RECORDS FOR THE EXERCISE
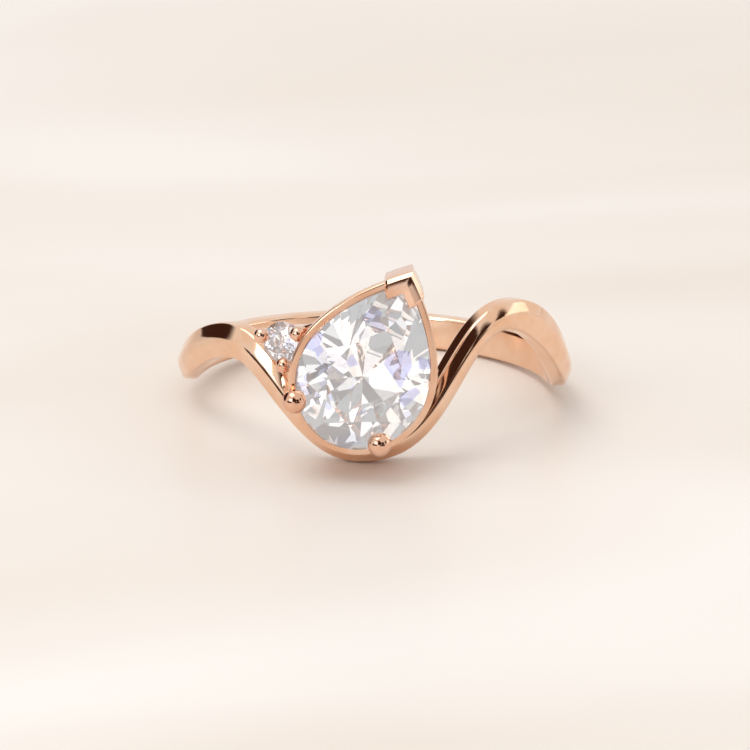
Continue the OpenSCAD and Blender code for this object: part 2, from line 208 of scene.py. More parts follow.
def swept(name, path, section, metal, smooth_angle=35):
    """A piece whose skin is a section in mm carried along a path of (place, out, across) in mm."""
    mesh = line_mesh(name + "_path", [place * MM for place, _, _ in path])
    for k, label in ((1, "out"), (2, "across")):
        held = mesh.attributes.new(label, "FLOAT_VECTOR", "POINT")
        held.data.foreach_set("vector", [c for step in path for c in step[k] * MM])
    carrier = bpy.data.objects.new(name + "_path", mesh)
    ring = list(section) + [section[0]]
    outline = bpy.data.objects.new(name + "_section", line_mesh(
        name + "_section", [(p[0], p[1], 0) for p in ring]))
    for helper in (carrier, outline):
        bpy.context.scene.collection.objects.link(helper)
    modifier = carrier.modifiers.new("sweep", "NODES")
    modifier.node_group = SWEEP
    sockets = {s.name: s.identifier for s in SWEEP.interface.items_tree if s.in_out == "INPUT"}
    modifier[sockets["Section"]] = outline
    modifier[sockets["Weld distance"]] = 2e-7
    modifier[sockets["Metal"]] = metal
    graph = bpy.context.evaluated_depsgraph_get()
    made = bpy.data.meshes.new_from_object(carrier.evaluated_get(graph))
    made.name = name
    for helper in (carrier, outline):
        bpy.data.objects.remove(helper)
    finish_skin(made, smooth_angle)
    piece = bpy.data.objects.new(name, made)
    bpy.context.scene.collection.objects.link(piece)
    return piece


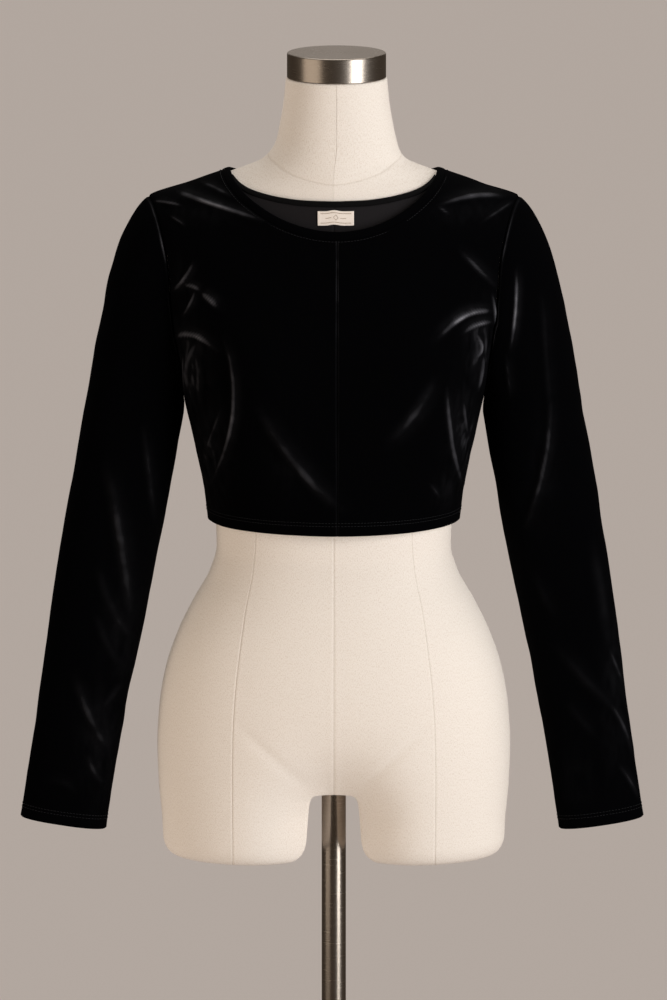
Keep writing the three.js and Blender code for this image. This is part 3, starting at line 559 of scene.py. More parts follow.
def grid_lengths(grid):
    """Distances along the rows and columns of a grid, for the cloth's own pattern."""
    along = np.linalg.norm(np.diff(grid, axis=1), axis=-1)
    down = np.linalg.norm(np.diff(grid, axis=0), axis=-1)
    u = np.concatenate([np.zeros((grid.shape[0], 1)), np.cumsum(along, 1)], 1)
    v = np.concatenate([np.zeros((1, grid.shape[1])), np.cumsum(down, 0)], 0)
    return np.stack([u, v], -1)


RIM_ROUNDING = 0.45


def shell(name, outer, inward, closed_round, material, painted_sheen=None):
    """A closed wall of cloth: outer points, the way in to the inner ones, and rounded rims."""
    rows, columns = outer.shape[:2]
    inner = outer + inward
    count = rows * columns
    points = [outer.reshape(-1, 3), inner.reshape(-1, 3)]
    uv = grid_lengths(outer).reshape(-1, 2)
    uvs = [uv, uv]
    # Painted sheen on the outer face only, none inside, half of it on the rims.
    flat_painted_sheen = np.zeros(count) if painted_sheen is None else painted_sheen.reshape(-1)
    painted_sheens = [flat_painted_sheen, 0 * flat_painted_sheen]
    span = columns if closed_round else columns - 1
    i, j = np.meshgrid(np.arange(rows - 1), np.arange(span), indexing="ij")
    a, b = i * columns + j, i * columns + (j + 1) % columns
    c, d = (i + 1) * columns + (j + 1) % columns, (i + 1) * columns + j
    quads = np.stack([a, b, c, d], -1).reshape(-1, 4)
    faces = quads.tolist() + (quads[:, ::-1] + count).tolist()

    def rim(line, outward):
        """Closes a border with a rounded edge."""
        start = sum(len(block) for block in points)
        middle = outer.reshape(-1, 3)[line] + 0.5 * inward.reshape(-1, 3)[line]
        thick = np.linalg.norm(inward.reshape(-1, 3)[line], axis=-1, keepdims=True)
        points.append(middle + outward * thick * RIM_ROUNDING)
        uvs.append(uv[line])
        painted_sheens.append(0.5 * flat_painted_sheen[line])
        for k in range(len(line) if closed_round else len(line) - 1):
            n = (k + 1) % len(line)
            faces.append([line[n], line[k], start + k, start + n])
            faces.append([start + n, start + k, line[k] + count, line[n] + count])

    top = np.arange(columns)
    rim(top, unit(outer[0] - outer[1]))
    bottom = (rows - 1) * columns + np.arange(columns)
    rim(bottom[::-1], unit(outer[-1] - outer[-2])[::-1])
    if not closed_round:
        left = np.arange(rows) * columns
        rim(left[::-1], unit(outer[:, 0] - outer[:, 1])[::-1])
        rim(left + columns - 1, unit(outer[:, -1] - outer[:, -2]))
        faces.extend(corner_faces(rows, columns, count))
    all_points = np.concatenate(points)
    if volume_sign(all_points, faces) < 0:
        faces = [face[::-1] for face in faces]
    marks = {"painted_sheen": np.concatenate(painted_sheens)}
    return new_object(name, all_points, faces, material, np.concatenate(uvs), marks)


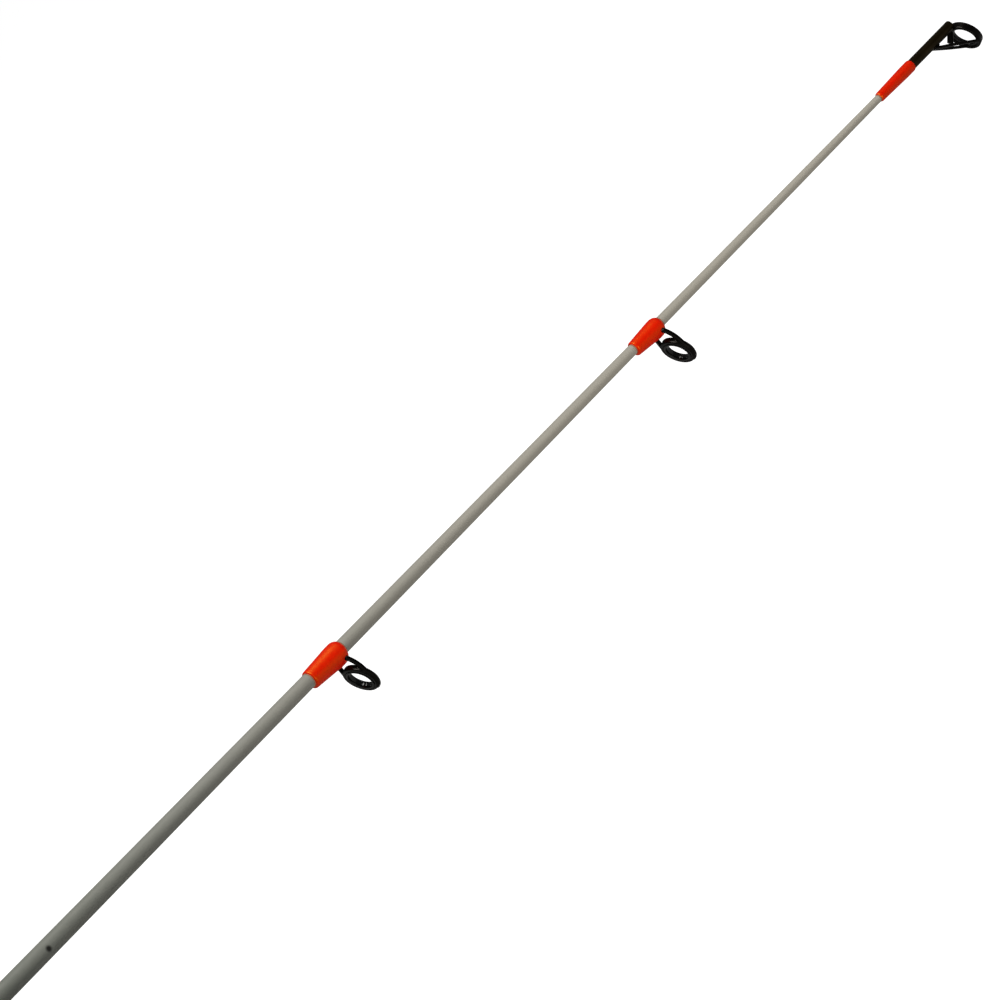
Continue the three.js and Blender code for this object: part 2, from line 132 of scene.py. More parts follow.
def new_piece(name, vertices, faces, materials, body, smooth=True):
    """A mesh piece from millimetre vertices, riding on a body."""
    mesh = bpy.data.meshes.new(name)
    mesh.from_pydata([Vector(v) * MM for v in vertices], [], faces)
    piece = bpy.data.objects.new(name, mesh)
    bpy.context.collection.objects.link(piece)
    for material in materials if isinstance(materials, (list, tuple)) else [materials]:
        mesh.materials.append(material)
    tidy = bmesh.new()
    tidy.from_mesh(mesh)
    bmesh.ops.remove_doubles(tidy, verts=tidy.verts, dist=1e-7)
    bmesh.ops.dissolve_degenerate(tidy, edges=tidy.edges, dist=1e-8)
    bmesh.ops.recalc_face_normals(tidy, faces=tidy.faces)
    tidy.to_mesh(mesh)
    tidy.free()
    if smooth:
        mesh.shade_smooth()
        mesh.set_sharp_from_angle(angle=math.radians(38))
    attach(piece, body)
    return piece


def grid_faces(rows, columns, close_rows, first=0):
    """Quads over rows of columns, each row closed on itself."""
    faces = []
    for i in range(rows if close_rows else rows - 1):
        for j in range(columns):
            a = first + i * columns + j
            b = first + i * columns + (j + 1) % columns
            c = first + (i + 1) % rows * columns + (j + 1) % columns
            d = first + (i + 1) % rows * columns + j
            faces.append((a, b, c, d))
    return faces


def ring_points(x, radius, count):
    points = []
    for j in range(count):
        angle = 2 * math.pi * j / count
        points.append((x, radius * math.cos(angle), radius * math.sin(angle)))
    return points


def lathe(profile, count=96, closed=False):
    """Vertices and faces of [x, radius] points spun about X, capped flat unless the profile closes."""
    vertices = []
    for x, radius in profile:
        vertices += ring_points(x, max(radius, 1e-4), count)
    faces = grid_faces(len(profile), count, closed)
    if not closed:
        faces.append(tuple(range(count)))
        faces.append(tuple(reversed(range(len(vertices) - count, len(vertices)))))
    return vertices, faces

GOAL
Each entry above is to be set down again in exactly the same words.

ANSWER TO THIS PROBLEM
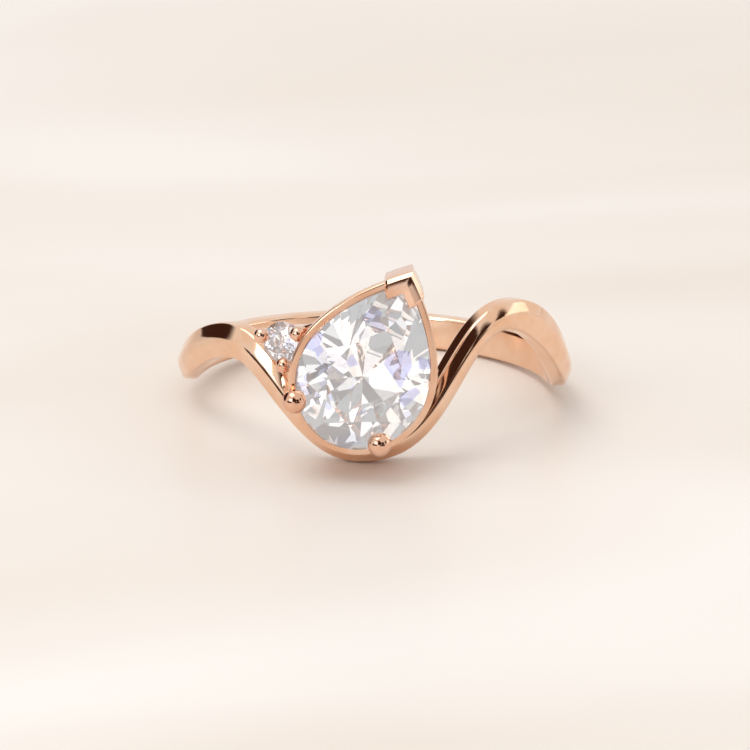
Continue the OpenSCAD and Blender code for this object: part 2, from line 208 of scene.py. More parts follow.
def swept(name, path, section, metal, smooth_angle=35):
    """A piece whose skin is a section in mm carried along a path of (place, out, across) in mm."""
    mesh = line_mesh(name + "_path", [place * MM for place, _, _ in path])
    for k, label in ((1, "out"), (2, "across")):
        held = mesh.attributes.new(label, "FLOAT_VECTOR", "POINT")
        held.data.foreach_set("vector", [c for step in path for c in step[k] * MM])
    carrier = bpy.data.objects.new(name + "_path", mesh)
    ring = list(section) + [section[0]]
    outline = bpy.data.objects.new(name + "_section", line_mesh(
        name + "_section", [(p[0], p[1], 0) for p in ring]))
    for helper in (carrier, outline):
        bpy.context.scene.collection.objects.link(helper)
    modifier = carrier.modifiers.new("sweep", "NODES")
    modifier.node_group = SWEEP
    sockets = {s.name: s.identifier for s in SWEEP.interface.items_tree if s.in_out == "INPUT"}
    modifier[sockets["Section"]] = outline
    modifier[sockets["Weld distance"]] = 2e-7
    modifier[sockets["Metal"]] = metal
    graph = bpy.context.evaluated_depsgraph_get()
    made = bpy.data.meshes.new_from_object(carrier.evaluated_get(graph))
    made.name = name
    for helper in (carrier, outline):
        bpy.data.objects.remove(helper)
    finish_skin(made, smooth_angle)
    piece = bpy.data.objects.new(name, made)
    bpy.context.scene.collection.objects.link(piece)
    return piece


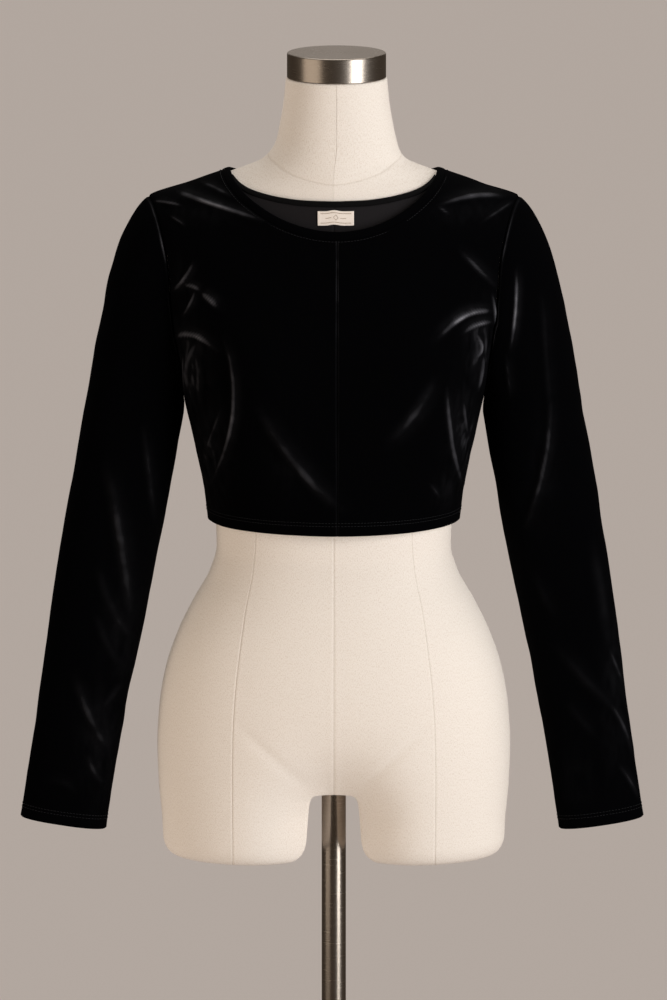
Keep writing the three.js and Blender code for this image. This is part 3, starting at line 559 of scene.py. More parts follow.
def grid_lengths(grid):
    """Distances along the rows and columns of a grid, for the cloth's own pattern."""
    along = np.linalg.norm(np.diff(grid, axis=1), axis=-1)
    down = np.linalg.norm(np.diff(grid, axis=0), axis=-1)
    u = np.concatenate([np.zeros((grid.shape[0], 1)), np.cumsum(along, 1)], 1)
    v = np.concatenate([np.zeros((1, grid.shape[1])), np.cumsum(down, 0)], 0)
    return np.stack([u, v], -1)


RIM_ROUNDING = 0.45


def shell(name, outer, inward, closed_round, material, painted_sheen=None):
    """A closed wall of cloth: outer points, the way in to the inner ones, and rounded rims."""
    rows, columns = outer.shape[:2]
    inner = outer + inward
    count = rows * columns
    points = [outer.reshape(-1, 3), inner.reshape(-1, 3)]
    uv = grid_lengths(outer).reshape(-1, 2)
    uvs = [uv, uv]
    # Painted sheen on the outer face only, none inside, half of it on the rims.
    flat_painted_sheen = np.zeros(count) if painted_sheen is None else painted_sheen.reshape(-1)
    painted_sheens = [flat_painted_sheen, 0 * flat_painted_sheen]
    span = columns if closed_round else columns - 1
    i, j = np.meshgrid(np.arange(rows - 1), np.arange(span), indexing="ij")
    a, b = i * columns + j, i * columns + (j + 1) % columns
    c, d = (i + 1) * columns + (j + 1) % columns, (i + 1) * columns + j
    quads = np.stack([a, b, c, d], -1).reshape(-1, 4)
    faces = quads.tolist() + (quads[:, ::-1] + count).tolist()

    def rim(line, outward):
        """Closes a border with a rounded edge."""
        start = sum(len(block) for block in points)
        middle = outer.reshape(-1, 3)[line] + 0.5 * inward.reshape(-1, 3)[line]
        thick = np.linalg.norm(inward.reshape(-1, 3)[line], axis=-1, keepdims=True)
        points.append(middle + outward * thick * RIM_ROUNDING)
        uvs.append(uv[line])
        painted_sheens.append(0.5 * flat_painted_sheen[line])
        for k in range(len(line) if closed_round else len(line) - 1):
            n = (k + 1) % len(line)
            faces.append([line[n], line[k], start + k, start + n])
            faces.append([start + n, start + k, line[k] + count, line[n] + count])

    top = np.arange(columns)
    rim(top, unit(outer[0] - outer[1]))
    bottom = (rows - 1) * columns + np.arange(columns)
    rim(bottom[::-1], unit(outer[-1] - outer[-2])[::-1])
    if not closed_round:
        left = np.arange(rows) * columns
        rim(left[::-1], unit(outer[:, 0] - outer[:, 1])[::-1])
        rim(left + columns - 1, unit(outer[:, -1] - outer[:, -2]))
        faces.extend(corner_faces(rows, columns, count))
    all_points = np.concatenate(points)
    if volume_sign(all_points, faces) < 0:
        faces = [face[::-1] for face in faces]
    marks = {"painted_sheen": np.concatenate(painted_sheens)}
    return new_object(name, all_points, faces, material, np.concatenate(uvs), marks)


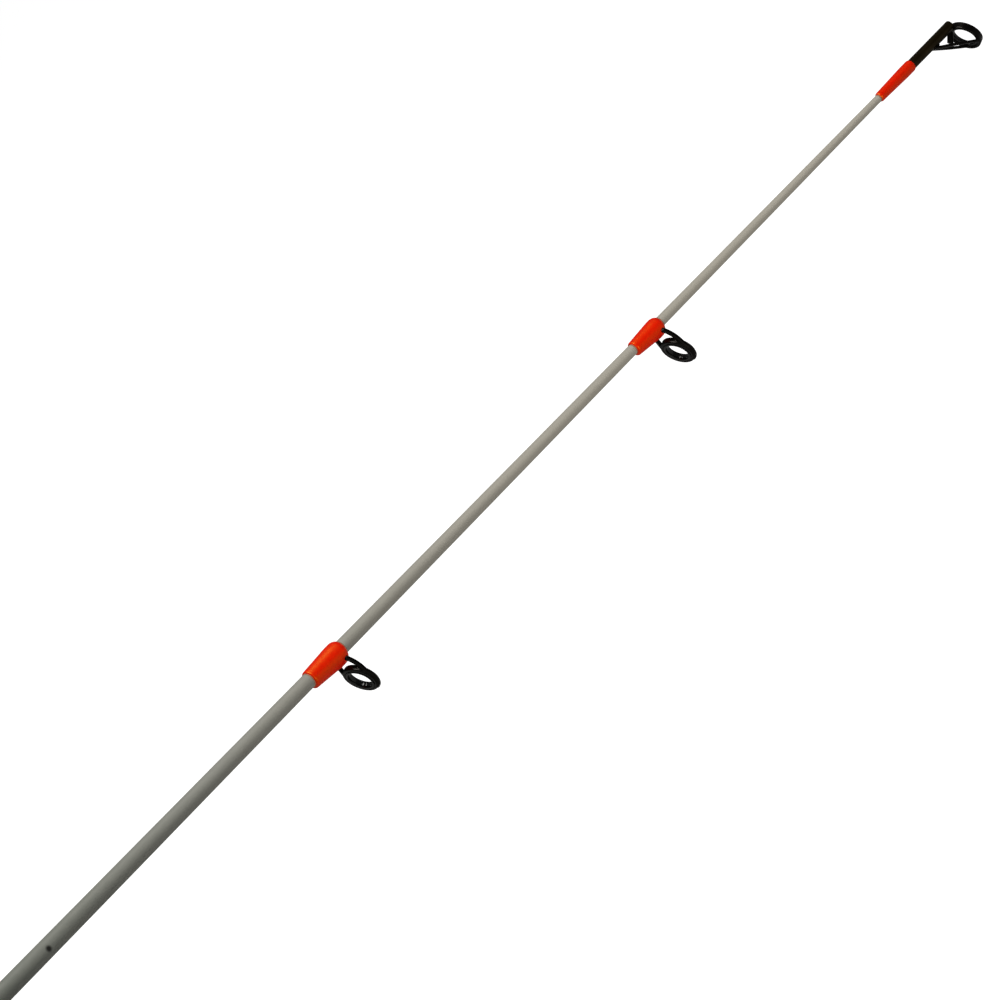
Continue the three.js and Blender code for this object: part 2, from line 132 of scene.py. More parts follow.
def new_piece(name, vertices, faces, materials, body, smooth=True):
    """A mesh piece from millimetre vertices, riding on a body."""
    mesh = bpy.data.meshes.new(name)
    mesh.from_pydata([Vector(v) * MM for v in vertices], [], faces)
    piece = bpy.data.objects.new(name, mesh)
    bpy.context.collection.objects.link(piece)
    for material in materials if isinstance(materials, (list, tuple)) else [materials]:
        mesh.materials.append(material)
    tidy = bmesh.new()
    tidy.from_mesh(mesh)
    bmesh.ops.remove_doubles(tidy, verts=tidy.verts, dist=1e-7)
    bmesh.ops.dissolve_degenerate(tidy, edges=tidy.edges, dist=1e-8)
    bmesh.ops.recalc_face_normals(tidy, faces=tidy.faces)
    tidy.to_mesh(mesh)
    tidy.free()
    if smooth:
        mesh.shade_smooth()
        mesh.set_sharp_from_angle(angle=math.radians(38))
    attach(piece, body)
    return piece


def grid_faces(rows, columns, close_rows, first=0):
    """Quads over rows of columns, each row closed on itself."""
    faces = []
    for i in range(rows if close_rows else rows - 1):
        for j in range(columns):
            a = first + i * columns + j
            b = first + i * columns + (j + 1) % columns
            c = first + (i + 1) % rows * columns + (j + 1) % columns
            d = first + (i + 1) % rows * columns + j
            faces.append((a, b, c, d))
    return faces


def ring_points(x, radius, count):
    points = []
    for j in range(count):
        angle = 2 * math.pi * j / count
        points.append((x, radius * math.cos(angle), radius * math.sin(angle)))
    return points


def lathe(profile, count=96, closed=False):
    """Vertices and faces of [x, radius] points spun about X, capped flat unless the profile closes."""
    vertices = []
    for x, radius in profile:
        vertices += ring_points(x, max(radius, 1e-4), count)
    faces = grid_faces(len(profile), count, closed)
    if not closed:
        faces.append(tuple(range(count)))
        faces.append(tuple(reversed(range(len(vertices) - count, len(vertices)))))
    return vertices, faces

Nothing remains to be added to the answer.